WHAT NEEDS TO BE DONE: Each line from the start of the data below through the one containing "return node.outputs[2]" must be reproduced exactly.

DATA BLOCK:
(begin)

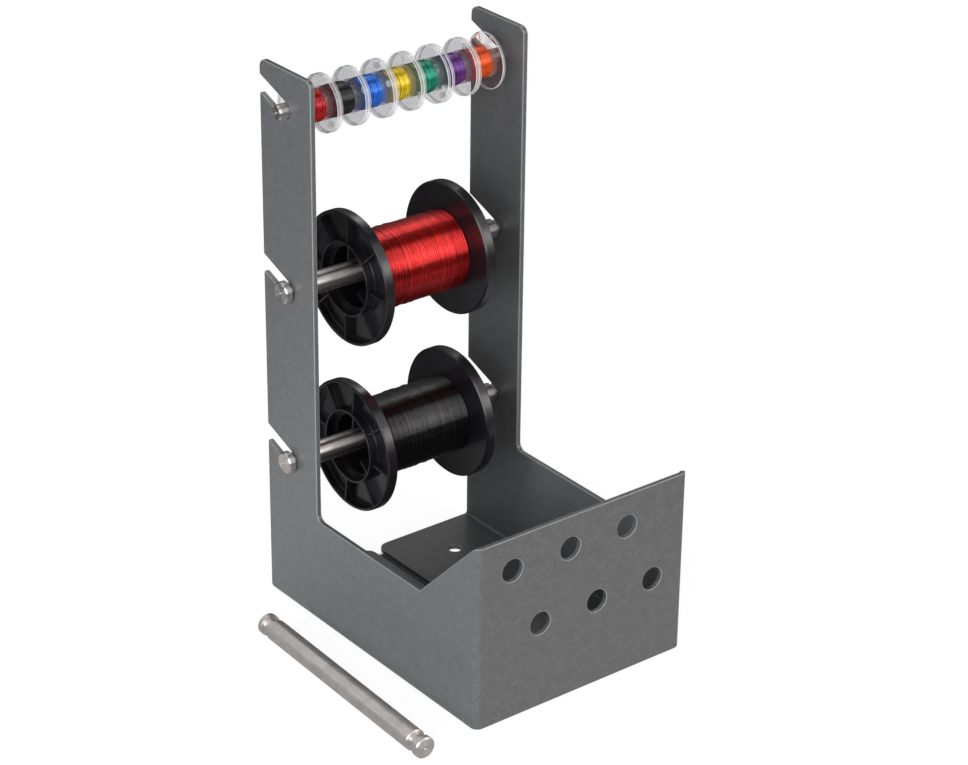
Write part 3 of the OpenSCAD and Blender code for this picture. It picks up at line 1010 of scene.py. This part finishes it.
def ramp(tree, factor, stops):
    """A colour ramp through stops (place, colour)."""
    node = add(tree, "ValToRGB", Fac=factor)
    band = node.color_ramp
    while len(band.elements) < len(stops):
        band.elements.new(0.5)
    for element, (place, colour) in zip(band.elements, stops):
        element.position = place
        element.color = (*colour, 1)
    return node.outputs["Color"]


def map_range(tree, value, low, high, to_low, to_high):
    """The value, with low to high taken to to_low to to_high."""
    node = add(tree, "MapRange", _0=value, _1=low, _2=high, _3=to_low, _4=to_high)
    return node.outputs["Result"]


def blend(tree, share, first, second):
    """A colour between two others."""
    node = add(tree, "Mix", {"data_type": "RGBA"}, _0=share, _6=first, _7=second)
    return node.outputs[2]


def mixed(tree, share, first, second):
    """A surface between two others."""
    return add(tree, "MixShader", _0=share, _1=first, _2=second).outputs[0]


def object_place(tree):
    """Place in the piece's own frame, in metres."""
    return add(tree, "TexCoord").outputs["Object"]


def off_axis(tree, place):
    """The place with its part along X left out."""
    parts = add(tree, "SeparateXYZ", Vector=place).outputs
    return add(tree, "CombineXYZ", Y=parts["Y"], Z=parts["Z"]).outputs[0]


def principled(tree, **inputs):
    """The material's surface."""
    surface = add(tree, "BsdfPrincipled", **inputs)
    add(tree, "OutputMaterial", Surface=surface.outputs[0])


def powder_coat():
    """Grey powder coat: a fine pebbled skin with a little metallic speckle, and a painted
    highlight that makes it lighter along the sheet's rounded edges."""
    material, tree = tree_of("powder_coat")
    place = object_place(tree)
    speckle = noise(tree, place, scale=2600, detail=1.5, roughness=0.6)
    mottle = noise(tree, place, scale=260, detail=3, roughness=0.55)
    both = calc(tree, "MULTIPLY_ADD", mottle, 0.3, speckle)
    # Painted highlight along the rounded edges, from the share kept on the sheet
    painted_edge_share = add(tree, "Attribute", {"attribute_name": "painted_edge_highlight"}).outputs["Fac"]
    colour = blend(tree, painted_edge_share, ramp(tree, both, COAT_SHADES), PAINTED_EDGE_HIGHLIGHT_COLOUR)
    rough = map_range(tree, speckle, low=0.3, high=0.7, to_low=0.3, to_high=0.44)
    pebbles = noise(tree, place, scale=1500, detail=2, roughness=0.5)
    bump = add(tree, "Bump", Strength=0.2, Distance=0.00012, Height=pebbles)
    principled(
        tree,
        Base_Color=colour,
        Roughness=rough,
        IOR=1.5,
        Coat_Weight=0.3,
        Coat_Roughness=0.2,
        Normal=bump.outputs["Normal"],
    )
    return material


def turned_steel():
    """Bright steel with the fine rings that turning leaves, on the barrel and on the end faces."""
    material, tree = tree_of("turned_steel")
    place = object_place(tree)
    parts = add(tree, "SeparateXYZ", Vector=place).outputs
    along = calc(tree, "ADD", parts["X"], length(tree, off_axis(tree, place)))
    rings = line_noise(tree, along, scale=5200, detail=3)
    stains = noise(tree, place, scale=180, detail=4, roughness=0.6)
    colour = ramp(tree, stains, STEEL_SHADES)
    rough = map_range(tree, rings, low=0.25, high=0.75, to_low=0.3, to_high=0.44)
    bump = add(tree, "Bump", Strength=0.35, Distance=0.00004, Height=rings)
    round_about = add(tree, "Tangent", {"direction_type": "RADIAL", "axis": "X"})
    principled(
        tree,
        Base_Color=colour,
        Roughness=rough,
        Metallic=1.0,
        Anisotropic=0.85,
        Anisotropic_Rotation=0.25,
        Tangent=round_about.outputs[0],
        Normal=bump.outputs["Normal"],
    )
    return material


def moulded_black():
    """Black moulded plastic, semi-gloss, with faint flow and dust."""
    material, tree = tree_of("moulded_black")
    place = object_place(tree)
    flow = noise(tree, place, scale=90, detail=4, roughness=0.6)
    dust = noise(tree, place, scale=2200, detail=2, roughness=0.6)
    colour = ramp(tree, dust, BLACK_SHADES)
    rough = map_range(tree, flow, low=0.3, high=0.7, to_low=0.2, to_high=0.28)
    bump = add(tree, "Bump", Strength=0.06, Distance=0.00008, Height=dust)
    principled(
        tree, Base_Color=colour, Roughness=rough, IOR=1.6, Normal=bump.outputs["Normal"]
    )
    return material


def clear_plastic(name, painted_refraction_tint):
    """Clear polystyrene: it lets light straight through and reflects as plastic does, with painted
    highlights on its flange rims and round its thread holes, and a painted refraction of the
    wire's colour in its hub."""
    material, tree = tree_of(name)
    flat = off_axis(tree, object_place(tree))
    reach = length(tree, flat)
    clear = add(tree, "BsdfTransparent", Color=(0.9, 0.9, 0.905, 1))
    # Painted refraction: the wire's colour laid in the hub, inside the winding's radius
    painted_wire_tint = add(tree, "BsdfDiffuse", Color=(*painted_refraction_tint, 1))
    hub_end = BOBBIN_WINDING_R * MM
    painted_tint_share = map_range(
        tree, reach, low=hub_end, high=hub_end + 0.4 * MM, to_low=0.34, to_high=0.02
    )
    with_painted_tint = mixed(tree, painted_tint_share, clear.outputs[0], painted_wire_tint.outputs[0])
    gloss = add(tree, "BsdfAnisotropic", Color=WHITE, Roughness=0.08)
    grazing = add(tree, "LayerWeight", Blend=0.5)
    steep = calc(tree, "POWER", grazing.outputs["Facing"], 4.0)
    gloss_share = map_range(tree, steep, low=0.0, high=1.0, to_low=0.02, to_high=0.9)
    sheen = mixed(tree, gloss_share, with_painted_tint, gloss.outputs[0])
    # Painted highlight: a pale band on the outer edge of each flange rim
    rim_start, rim_end = (BOBBIN_R - 0.4) * MM, BOBBIN_R * MM
    painted_edge_share = map_range(tree, reach, low=rim_start, high=rim_end, to_low=0.0, to_high=1.0)
    painted_rim_highlight = ramp(tree, painted_edge_share, [(place, (level,) * 3) for place, level in PAINTED_RIM_HIGHLIGHT_LEVELS])
    # Painted highlight: a pale ring round each thread hole
    hole_place = (0, THREAD_HOLE_PLACE_R * MM, 0)
    from_hole = add(tree, "VectorMath", {"operation": "DISTANCE"}, _0=flat, _1=hole_place)
    ring_start, ring_end = THREAD_HOLE_R * MM, (THREAD_HOLE_R + 0.35) * MM
    painted_hole_highlight = map_range(
        tree, from_hole.outputs["Value"], low=ring_start, high=ring_end, to_low=0.6, to_high=0.0
    )
    # Pale surface that carries the painted highlights
    painted_highlight_surface = add(tree, "BsdfDiffuse", Color=(0.95, 0.95, 0.96, 1))
    with_painted_highlights = mixed(tree, calc(tree, "MAXIMUM", painted_rim_highlight, painted_hole_highlight), sheen, painted_highlight_surface.outputs[0])
    add(tree, "OutputMaterial", Surface=with_painted_highlights)
    return material


def enamelled_wire(name, shade, bright, streak_scale, metal):
    """Enamelled copper wire: coloured metal under a clear coat, uneven from turn to turn."""
    material, tree = tree_of(name)
    place = object_place(tree)
    parts = add(tree, "SeparateXYZ", Vector=place).outputs
    streaks = line_noise(tree, parts["X"], scale=streak_scale, detail=4)
    patches = noise(tree, place, scale=streak_scale * 0.2, detail=2, roughness=0.5)
    both = calc(tree, "MULTIPLY_ADD", patches, 0.2, streaks)
    colour = ramp(tree, both, [(0.48, shade), (0.62, bright)])
    rough = map_range(tree, patches, low=0.3, high=0.7, to_low=0.15, to_high=0.23)
    principled(
        tree,
        Base_Color=colour,
        Roughness=rough,
        Metallic=metal,
        Coat_Weight=0.5,
        Coat_Roughness=0.15,
    )
    return material


# Studio


def make_camera():
    """The photograph's camera."""
    azimuth, elevation = math.radians(CAMERA_AZIMUTH), math.radians(CAMERA_ELEVATION)
    roll = math.radians(CAMERA_ROLL)
    back = Vector(
        (
            math.sin(azimuth) * math.cos(elevation),
            -math.cos(azimuth) * math.cos(elevation),
            math.sin(elevation),
        )
    )
    level = Vector((0, 0, 1)).cross(back).normalized()
    upright = back.cross(level)
    right = level * math.cos(roll) + upright * math.sin(roll)
    up = upright * math.cos(roll) - level * math.sin(roll)
    data = bpy.data.cameras.new("camera")
    data.lens = CAMERA_LENS
    data.sensor_width = CAMERA_SENSOR
    data.clip_start = CAMERA_NEAR
    data.clip_end = CAMERA_FAR
    camera = bpy.data.objects.new("camera", data)
    axes = Matrix((right, up, back)).transposed().to_4x4()
    camera.matrix_world = Matrix.Translation(CAMERA_PLACE) @ axes
    bpy.context.scene.collection.objects.link(camera)
    bpy.context.scene.camera = camera


def lamp(name, place, target, width, height, power, colour, glossy):
    """A rectangular lamp that points from its place to a target."""
    data = bpy.data.lights.new(name, "AREA")
    data.shape = "RECTANGLE"
    data.size = width
    data.size_y = height
    data.energy = power
    data.color = colour
    made = bpy.data.objects.new(name, data)
    made.location = place
    aim = Vector(target) - Vector(place)
    made.rotation_euler = aim.to_track_quat("-Z", "Y").to_euler()
    made.visible_glossy = glossy
    bpy.context.scene.collection.objects.link(made)


def make_world():
    """Plain even light, with a white background for what the camera, metal and glass see.
    Overhead, metal sees the dark gap between the front and back screens of the light tent."""
    world = bpy.data.worlds.new("studio")
    world.use_nodes = True
    tree = world.node_tree
    tree.nodes.clear()
    ray = add(tree, "LightPath").outputs
    direction = add(tree, "SeparateXYZ", Vector=add(tree, "TexCoord").outputs["Generated"]).outputs
    angle = calc(tree, "ARCTAN2", direction["Z"], calc(tree, "MULTIPLY", direction["Y"], -1.0))
    height = map_range(tree, angle, low=-math.pi, high=math.pi, to_low=0.0, to_high=1.0)
    tent = ramp(tree, height, [(0.5 + degrees / 360, (level,) * 3) for degrees, level in TENT])
    lit = blend(tree, ray["Is Glossy Ray"], (AMBIENT, AMBIENT, AMBIENT, 1), tent)
    seen = calc(tree, "MAXIMUM", ray["Is Camera Ray"], ray["Is Transmission Ray"])
    background = add(tree, "Background", Color=blend(tree, seen, lit, WHITE), Strength=1.0)
    add(tree, "OutputWorld", Surface=background.outputs[0])
    bpy.context.scene.world = world


def outside_painted_gap_shadow(tree, parts):
    """Mask of the painted shadow: 0 in the narrow gap between the stand's floor flanges, where
    the floor is painted dark, 1 everywhere else.
    """
    gap_side = (FLOOR_GAP / 2 + 2 * EDGE_R) * MM
    gap_end = (BACK_Y - FLOOR_CORNER_R) * MM
    aside = calc(tree, "ABSOLUTE", parts["X"])
    lengthways = calc(tree, "ABSOLUTE", parts["Y"])
    beside_painted_shadow = map_range(tree, aside, gap_side, gap_side + PAINTED_GAP_SHADOW_SIDE_FADE, 0.0, 1.0)
    beyond_painted_shadow = map_range(tree, lengthways, gap_end, gap_end + PAINTED_GAP_SHADOW_END_FADE, 0.0, 1.0)
    return calc(tree, "MAXIMUM", beside_painted_shadow, beyond_painted_shadow)


def table_level(tree, place, parts):
    """How bright metal and plastic see the floor: grey near the stand and darker far off, with a
    bright patch that the axles' heads see, and a dark one for the right side panel."""
    reach = length(tree, place)
    level = map_range(tree, reach, *GLOSS_REACH, FLOOR_GLOSS_NEAR, FLOOR_GLOSS_FAR)
    aslant = calc(tree, "MULTIPLY_ADD", parts["Y"], SLANT, parts["X"])
    glare = map_range(tree, reach, *GLARE_REACH, GLARE, 0.0)
    glare = map_range(tree, aslant, *GLARE_ASIDE, glare, 0.0)
    glare = map_range(tree, parts["Y"], *GLARE_BACK, 0.0, glare)
    shade = map_range(tree, aslant, *SHADE_ASIDE, 1.0, BACK_SHADE)
    shade = map_range(tree, parts["Y"], *SHADE_BACK, 1.0, shade)
    return calc(tree, "MULTIPLY_ADD", level, shade, glare)


def floor_material():
    """White to the camera, with a share of the real shading for the shadow and a painted shadow in
    the gap between the floor flanges; metal and plastic see it as a grey table."""
    material, tree = tree_of("floor")
    ray = add(tree, "LightPath").outputs
    place = object_place(tree)
    parts = add(tree, "SeparateXYZ", Vector=place).outputs
    # Mask of the painted shadow in the gap between the floor flanges
    outside_painted_shadow = outside_painted_gap_shadow(tree, parts)
    paint = add(tree, "BsdfDiffuse", Color=FLOOR_PAINT)
    glow_with_painted_shadow = map_range(tree, outside_painted_shadow, 0.0, 1.0, PAINTED_GAP_SHADOW_GLOW, FLOOR_GLOW)
    glow = add(tree, "Emission", Color=WHITE, Strength=glow_with_painted_shadow)
    seen = calc(tree, "MAXIMUM", ray["Is Camera Ray"], ray["Is Transmission Ray"])
    seen_share_with_painted_shadow = map_range(tree, outside_painted_shadow, 0.0, 1.0, PAINTED_GAP_SHADOW_SHARE, 1 - FLOOR_SHADOW_SHARE)
    share = map_range(tree, seen, 0.0, 1.0, FLOOR_BOUNCE_SHARE, seen_share_with_painted_shadow)
    lit = mixed(tree, share, paint.outputs[0], glow.outputs[0])
    # The painted gap shadow also darkens what metal and plastic see of the floor
    level = calc(tree, "MULTIPLY", table_level(tree, place, parts), outside_painted_shadow)
    table = add(tree, "Emission", Color=WHITE, Strength=level)
    final = mixed(tree, ray["Is Glossy Ray"], lit, table.outputs[0])
    add(tree, "OutputMaterial", Surface=final)
    return material


def make_floor():
    """The floor under the stand."""
    half = FLOOR_SIZE / 2
    mesh = bpy.data.meshes.new("floor")
    sides = [(-half, -half), (half, -half), (half, half), (-half, half)]
    mesh.from_pydata([(x, y, -FLOOR_DROP) for x, y in sides], [], [(0, 1, 2, 3)])
    mesh.materials.append(floor_material())
    floor = bpy.data.objects.new("floor", mesh)
    bpy.context.scene.collection.objects.link(floor)


def make_studio():
    """World, floor and lamps."""
    make_world()
    make_floor()
    for row in LAMPS:
        lamp(*row)
    bpy.context.scene.view_settings.view_transform = "Standard"


def build():
    """Every piece of the stand, with its material."""
    rng = random.Random(WIRE_SEED)
    steel = turned_steel()
    black = moulded_black()
    folded_sheet(powder_coat())
    axle("lower_axle", True, steel)
    axle("upper_axle", True, steel)
    axle("top_axle", False, steel)
    spare_axle(steel)
    solid = spool_solid()
    spool("black", solid, black)
    spool("red", solid, black)
    for name, shade, bright in SPOOL_WIRES:
        spool_wire(name, enamelled_wire(name + "_wire", shade, bright, **SPOOL_WIRE_LOOK), rng)
    clear_solid = bobbin_solid()
    for number, (name, shade, bright) in enumerate(BOBBIN_WIRES, 1):
        # Colour of the painted refraction of the wire in the bobbin's hub
        painted_refraction_tint = [PAINTED_REFRACTION_BASE * (1 - PAINTED_REFRACTION_WIRE_SHARE) + level * PAINTED_REFRACTION_WIRE_SHARE for level in bright]
        bobbin(number, clear_solid, clear_plastic(f"clear_plastic_{number}", painted_refraction_tint))
        wire = enamelled_wire(name + "_wire", shade, bright, **BOBBIN_WIRE_LOOK)
        bobbin_wire(number, name, wire, rng)


make_camera()
make_studio()
build()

(end)

TASK OUTPUT:
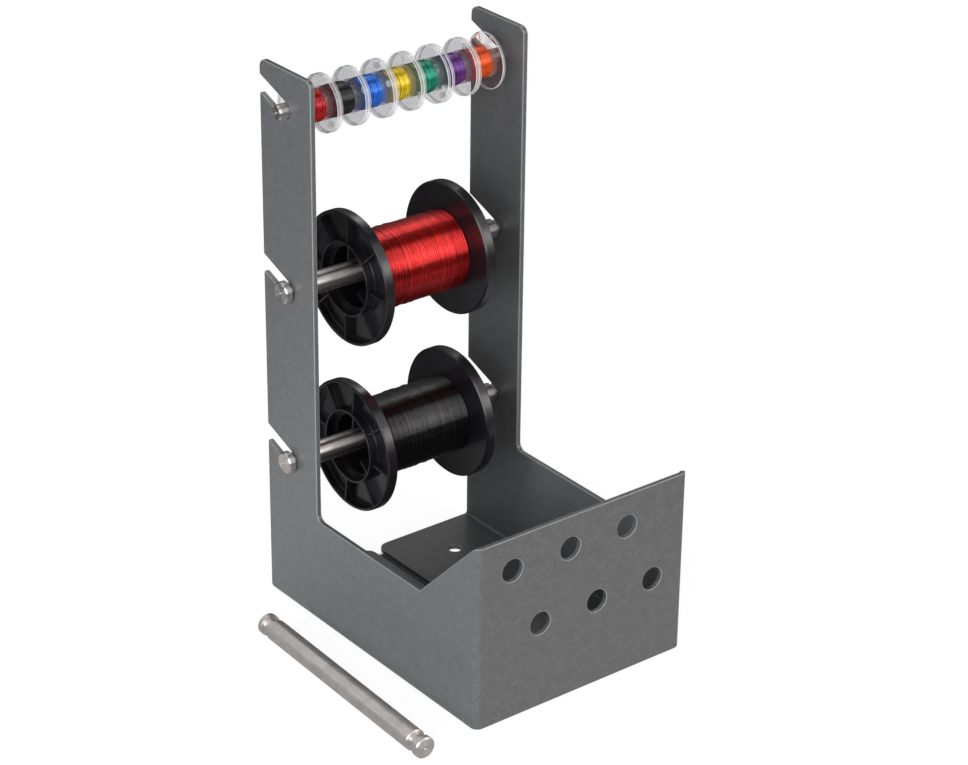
Write part 3 of the OpenSCAD and Blender code for this picture. It picks up at line 1010 of scene.py. This part finishes it.
def ramp(tree, factor, stops):
    """A colour ramp through stops (place, colour)."""
    node = add(tree, "ValToRGB", Fac=factor)
    band = node.color_ramp
    while len(band.elements) < len(stops):
        band.elements.new(0.5)
    for element, (place, colour) in zip(band.elements, stops):
        element.position = place
        element.color = (*colour, 1)
    return node.outputs["Color"]


def map_range(tree, value, low, high, to_low, to_high):
    """The value, with low to high taken to to_low to to_high."""
    node = add(tree, "MapRange", _0=value, _1=low, _2=high, _3=to_low, _4=to_high)
    return node.outputs["Result"]


def blend(tree, share, first, second):
    """A colour between two others."""
    node = add(tree, "Mix", {"data_type": "RGBA"}, _0=share, _6=first, _7=second)
    return node.outputs[2]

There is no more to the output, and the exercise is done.